Published on Tuesday, April 15, 2008 Email To Friend    Print Version

PORT-AU-PRINCE, Haiti (AFP): The UN Security Council on Monday strongly condemned the killing of a Nigerian police officer of the UN mission in Haiti and urged Haitian authorities to take all necessary steps to bring those responsible to justice.

In a statement read by South Africa's UN ambassador Dumisani Kumalo, the council chair this month, the 15-member body "condemned in the strongest terms the murder" of the 36-year-old Nigerian peacekeeper.

UN chief Ban Ki-moon also expressed shock at the killing and reiterated "his appeal for calm and urges all demonstrators to refrain from any further acts of violence," according his press office.

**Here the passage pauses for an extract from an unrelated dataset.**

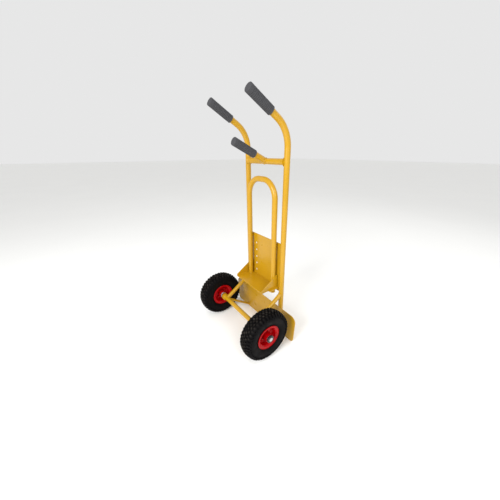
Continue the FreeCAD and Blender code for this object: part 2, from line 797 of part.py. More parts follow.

Security Council members also urged "the government of Haiti to take all necessary measures to identify and bring to justice the perpetrators of this attack" and expressed strong support for the probe jointly launched by Haitian police and the 10,000-strong UN mission (MINUSTAH) in the impoverished Caribbean nation.

The out-of-uniform Nigerian police officer was shot dead near Port-au-Prince's cathedral on Saturday, as UN peacekeepers elsewhere in the city reportedly fired tear gas at protesters the same day Prime Minister Jacques-Edouard Alexis was ousted.

Thousands of people took to the streets around Haiti last week after the latest jump in food and fuel prices, in sometimes violent demonstrations that forced UN troops to intervene.